The 2000–01 Primeira Liga was the 67th edition of the top flight of Portuguese football. It started on 19 August 2000 with a match between Braga and Vitória de Guimarães, and ended on 27 May 2001. The league was contested by 18 clubs, with Sporting CP as the defending champions.
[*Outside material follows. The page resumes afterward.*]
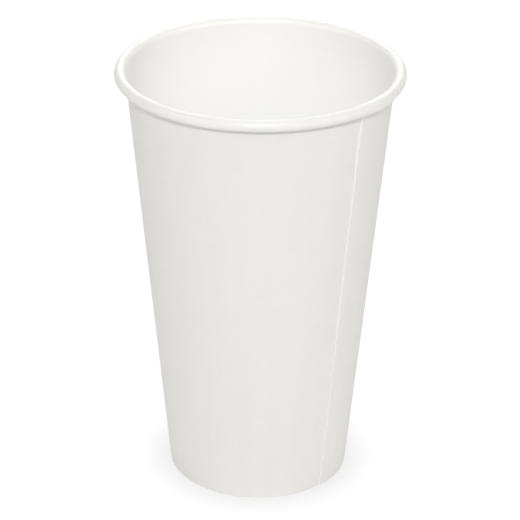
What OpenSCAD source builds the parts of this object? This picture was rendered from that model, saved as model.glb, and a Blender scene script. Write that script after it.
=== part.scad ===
/* [Cup] */
// Outside diameter of the rolled rim, which a press-down lid grips
rim_d = 90; // [78:1:100]
// Height from the table to the top of the rolled rim
cup_h = 138; // [90:1:170]
// Outside diameter of the foot
foot_d = 58; // [46:1:66]

/* [Board] */
// Thickness of the coated board of the side wall
wall_t = 0.35; // [0.25:0.05:0.5]
// Thickness of the coated board of the bottom
disc_t = 0.35; // [0.25:0.05:0.5]
// Film of sealing between the bottom's skirt and the board on either side of it
seal_gap = 0.03; // [0.01:0.01:0.1]

/* [Rolled rim] */
// Outside radius of the roll's section
curl_r = 1.85; // [1.6:0.05:2.4]
// Air between one turn of the roll and the next
curl_gap = 0.05; // [0.02:0.01:0.15]
// How far the raw edge goes on turning inside the roll, in degrees
curl_tail = 80; // [30:5:110]

/* [Foot] */
// Height of the hem that is folded up inside the foot
hem_h = 6.5; // [4.5:0.5:7]
// Height of the bottom's underside above the table
disc_up = 7.8; // [7.4:0.1:14]
// Outside radius of the bottom's bent edge
disc_bend = 0.9; // [0.7:0.1:2]
// Air between the skirt's cut edge and the fold below it
skirt_gap = 0.65; // [0.5:0.05:1.5]
// Radius of the two pressed corners of the foot
foot_round = 0.35; // [0.25:0.05:0.4]
// How far the fold is pressed flat against the table
foot_press = 0.15; // [0.1:0.01:0.2]

/* [Side seam] */
// Turn of the seam's middle from the +X axis, in degrees
seam_turn = -35; // [-180:5:180]
// Width of the lap that is sealed together
lap_w = 12; // [6:1:16]
// How far the outer cut edge is set back beside the rim
edge_step = 0.45; // [0.2:0.05:1]
// Length of that set back edge below the rolled rim
edge_step_len = 6.7; // [2:0.1:15]
// How deep the flat span behind the lap sinks into the round wall
span_sink = 0.05; // [0.03:0.01:0.1]
// Length over which the roll's skin climbs on to the outer layer
skin_climb = 4; // [2:0.5:5]
// Step that is left where this climb begins
skin_step = 0.05; // [0.03:0.01:0.1]

/* [Hidden] */
$fn = 144;
paper_white = "#f1f1ee";
over = 1;

// Lean of the wall: its inside face runs on into the roll without a kink
foot_r = foot_d/2;
curl_mid = [rim_d/2 - curl_r, cup_h - curl_r];
to_curl = curl_mid - [foot_r, 0];
lean = atan2(to_curl.x, to_curl.y) - asin((curl_r - wall_t)/norm(to_curl));

// The wall's section is drawn upright and then leaned about the foot, so that
// x is minus the depth below its outside face and y the length up the wall
wall_len = to_curl*[sin(lean), cos(lean)];
function face_r(z, depth) = foot_r + z*tan(lean) - depth/cos(lean);
function polar(r, a) = [r*cos(a), r*sin(a)];

// Lower turns of the roll, a little smaller and nearer the rim's outside
turn_shift = (wall_t + curl_gap)/2;
turn_r = curl_r - turn_shift;

// Depths of the layers in the foot, and the top of the fold under the skirt
skirt_in = wall_t + seal_gap;
skirt_out = skirt_in + disc_t;
hem_in = skirt_out + seal_gap;
hem_out = hem_in + wall_t;
fold_top = foot_round + wall_t/2;

// Flat span of the outer layer, from the inner layer's edge down to the round wall
lap_half = lap_w/2;
span_turn = asin(lap_half/foot_r) + acos((foot_r - span_sink)/(foot_r + wall_t));
// The seam is cut from full turns by blocks in plan, which stay clear of the axis
seam_near = 0.7*foot_r;
seam_far = rim_d;

// Roll's skin over the lap: the crescent's ends, and where it is thickest
skin_from = 90;
skin_to = -150;
skin_towards = -50;

// Part of a disc between two angles, the first the larger
module pie(r, a1, a0) {
    steps = ceil((a1 - a0)/45);
    intersection() {
        circle(r);
        polygon(concat([[0, 0]], [for (i = [0:steps]) polar(2*r, a0 + (a1 - a0)*i/steps)]));
    }
}

module arc_band(r, t, a1, a0) {
    difference() {
        pie(r, a1, a0);
        circle(r - t);
    }
}

// Turns an upright section into a solid that leans as the wall does and stands on
// the table, which presses flat what would reach below it
module leaning_turn() {
    rotate_extrude()
        difference() {
            translate([foot_r, 0]) rotate(-lean) children();
            translate([0, -cup_h]) square([seam_far, cup_h]);
        }
}

// One and a quarter turns of board, tighter as they go in
module curl_section() {
    translate([curl_r - wall_t, wall_len]) {
        arc_band(curl_r, wall_t, 180, 0);
        translate([turn_shift, 0]) arc_band(turn_r, wall_t, 0, -180);
        arc_band(curl_r - 2*turn_shift, wall_t, 180, 180 - curl_tail);
    }
}

// Straight wall, the fold under the skirt and the hem that stands behind it
module wall_section() {
    low = foot_round - foot_press;
    polygon([[0, wall_len], [0, low], [-foot_round, low], [-foot_round, -foot_press],
             [foot_round - hem_out, -foot_press], [foot_round - hem_out, low],
             [-hem_out, low], [-hem_out, hem_h], [-hem_in, hem_h],
             [-hem_in, fold_top], [-wall_t, fold_top], [-wall_t, wall_len]]);
    translate([-foot_round, low]) pie(foot_round, 0, -90);
    translate([foot_round - hem_out, low]) pie(foot_round, -90, -180);
}

// Second layer over the wall's section, on its outer side (1) or its inner side (-1):
// its bare face is at x and turns under at the foot, and its back lies half way into
// the board behind it
module layer_section(x, side, top) {
    low = foot_round - foot_press;
    mid = x - side*foot_round;
    back = x - side*1.5*wall_t;
    translate([min(x, back), low]) square([1.5*wall_t, top - low]);
    translate([min(mid, back), -foot_press]) square([1.5*wall_t - foot_round, foot_round]);
    translate([mid, low]) pie(foot_round, side > 0 ? 0 : -90, side > 0 ? -90 : -180);
}

// Skin of the roll where two layers are rolled up in it: a crescent, thickest below
module skin_section() {
    translate([curl_r - wall_t, wall_len])
        difference() {
            translate(polar(wall_t/2, skin_towards))
                pie(curl_r + wall_t/2, skin_from, skin_to);
            pie(curl_r - wall_t/2, 180, 0);
            translate([turn_shift, 0]) circle(turn_r - wall_t/2);
        }
}

// Block in plan from a line beside the seam's middle to the flat span's end
module plan_block(y0) {
    linear_extrude(2*cup_h, center = true)
        polygon([[seam_near, y0], [seam_far, y0], [seam_far, seam_far*tan(span_turn)],
                 [seam_near, seam_near*tan(span_turn)]]);
}

module lap_block() {
    linear_extrude(2*cup_h, center = true)
        translate([seam_near, -lap_half]) square([seam_far, lap_w]);
}

// All that lies behind the flat span, whose plane rests on the face at depth
module behind_span(depth) {
    rotate([0, 0, span_turn])
        translate([face_r(0, depth) - span_sink, 0, 0])
            rotate([0, lean, 0])
                translate([-seam_far, -seam_far, -cup_h])
                    cube([seam_far, 2*seam_far, 3*cup_h]);
}

// Outer layer: from its cut edge over the lap, and flat down to the round wall
module outer_layer() {
    difference() {
        intersection() {
            leaning_turn() layer_section(wall_t, 1, wall_len);
            plan_block(-lap_half);
            behind_span(0);
        }
        translate([seam_near, -lap_half - over, curl_mid.y - turn_r - edge_step_len])
            cube([seam_far, over + edge_step, cup_h]);
    }
}

// Room under the outer layer, from the inner layer's cut edge to the span's end. It
// stops short of the roll, which is joined to the outer layer there.
module room_under_span() {
    intersection() {
        leaning_turn()
            translate([-skirt_in - disc_t/2, fold_top])
                square([skirt_in + disc_t/2, wall_len - wall_t - fold_top]);
        plan_block(lap_half);
        behind_span(wall_t);
    }
}

// Skin of the roll over the lap: it climbs on to the outer layer, runs on over it
// and ends in the inner layer's cut edge
module skin_over_lap() {
    climb_turn = -asin((lap_half - skin_climb/2)/curl_mid.x);
    slope = wall_t/skin_climb;
    reach = skin_climb/2 + over;
    low_r = curl_r + skin_step - slope*over;
    difference() {
        intersection() {
            leaning_turn() skin_section();
            lap_block();
        }
        difference() {
            translate([curl_mid.x - 2*curl_r, -lap_half - over, curl_mid.y - 2*curl_r])
                cube([4*curl_r, skin_climb + over, 4*curl_r]);
            rotate([0, 0, climb_turn])
                translate([curl_mid.x, -reach, curl_mid.y])
                    rotate([-90, 0, 0])
                        cylinder(h = 2*reach, r1 = low_r, r2 = low_r + 2*reach*slope);
        }
    }
}

// The lap's second layer on the hem, where it shows from below
module hem_lap() {
    intersection() {
        leaning_turn() layer_section(-hem_out - wall_t, -1, hem_h);
        lap_block();
    }
}

// One blank of coated board: wrapped and lapped, rolled out at the top, and hemmed
// in round the skirt of the bottom
module side_wall() {
    color(paper_white)
        rotate([0, 0, seam_turn])
            difference() {
                union() {
                    leaning_turn() {
                        curl_section();
                        wall_section();
                    }
                    outer_layer();
                    skin_over_lap();
                    hem_lap();
                }
                room_under_span();
            }
}

// Stamped bottom: a flat disc with its edge bent down into a leaning skirt. The bend
// is drawn once upright and once leaned, and the two overlap on the same arc.
module bottom_disc() {
    bend_z = disc_up + disc_t - disc_bend;
    bend = [face_r(bend_z, skirt_in) - disc_bend/cos(lean), bend_z];
    skirt_len = (bend - [foot_r, 0])*[sin(lean), cos(lean)] - fold_top - skirt_gap;
    color(paper_white)
        rotate_extrude() {
            translate([0, disc_up]) square([bend.x, disc_t]);
            translate(bend) {
                arc_band(disc_bend, disc_t, 90, 0);
                rotate(-lean) {
                    arc_band(disc_bend, disc_t, 45, 0);
                    translate([disc_bend - disc_t, -skirt_len]) square([disc_t, skirt_len]);
                }
            }
        }
}

side_wall();
bottom_disc();
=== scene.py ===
import math

import bmesh
import bpy
from mathutils import Matrix, Vector


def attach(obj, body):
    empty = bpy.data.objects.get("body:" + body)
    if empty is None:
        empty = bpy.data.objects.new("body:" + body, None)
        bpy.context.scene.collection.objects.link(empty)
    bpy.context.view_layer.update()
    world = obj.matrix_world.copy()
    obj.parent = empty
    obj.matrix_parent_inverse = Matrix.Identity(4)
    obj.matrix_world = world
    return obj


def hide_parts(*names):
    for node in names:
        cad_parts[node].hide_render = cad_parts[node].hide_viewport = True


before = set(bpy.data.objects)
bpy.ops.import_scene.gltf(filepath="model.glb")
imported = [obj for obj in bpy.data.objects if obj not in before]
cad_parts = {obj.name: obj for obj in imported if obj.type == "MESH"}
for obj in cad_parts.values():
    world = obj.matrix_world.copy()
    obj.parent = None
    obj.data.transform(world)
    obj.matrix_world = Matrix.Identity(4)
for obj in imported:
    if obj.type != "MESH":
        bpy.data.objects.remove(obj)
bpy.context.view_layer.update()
print("frame loaded")

mm = 0.001

# camera: a long lens, nearly three quarters of a metre away and some 26 degrees up
camera = {
    "lens": 155.33,  # lens and sensor in mm
    "sensorWidth": 36.0,
    "clip": (0.05, 20.0),
    "distance": 718.77*mm,
    "elevation": 26.434,
    "target": (0.252*mm, 0.0, 71.361*mm),
    "roll": 0.394,
}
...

Boavista won their first league title, becoming only the second champions from outside the Portuguese "Big Three" (Os Três Grandes) of Benfica, Porto and Sporting, after Belenenses in the 1945–46 season. Boavista qualified for the 2001–02 UEFA Champions League group stage along with Porto, who entered the second qualifying round. Sporting and Marítimo qualified for the 2001–02 UEFA Cup. At the bottom of the table, Campomaiorense, Desportivo das Aves and Estrela da Amadora were relegated to the Segunda Liga. Pena finished as the top scorer with 22 goals. This season saw also Benfica finish sixth, their lowest ever Primeira Liga position.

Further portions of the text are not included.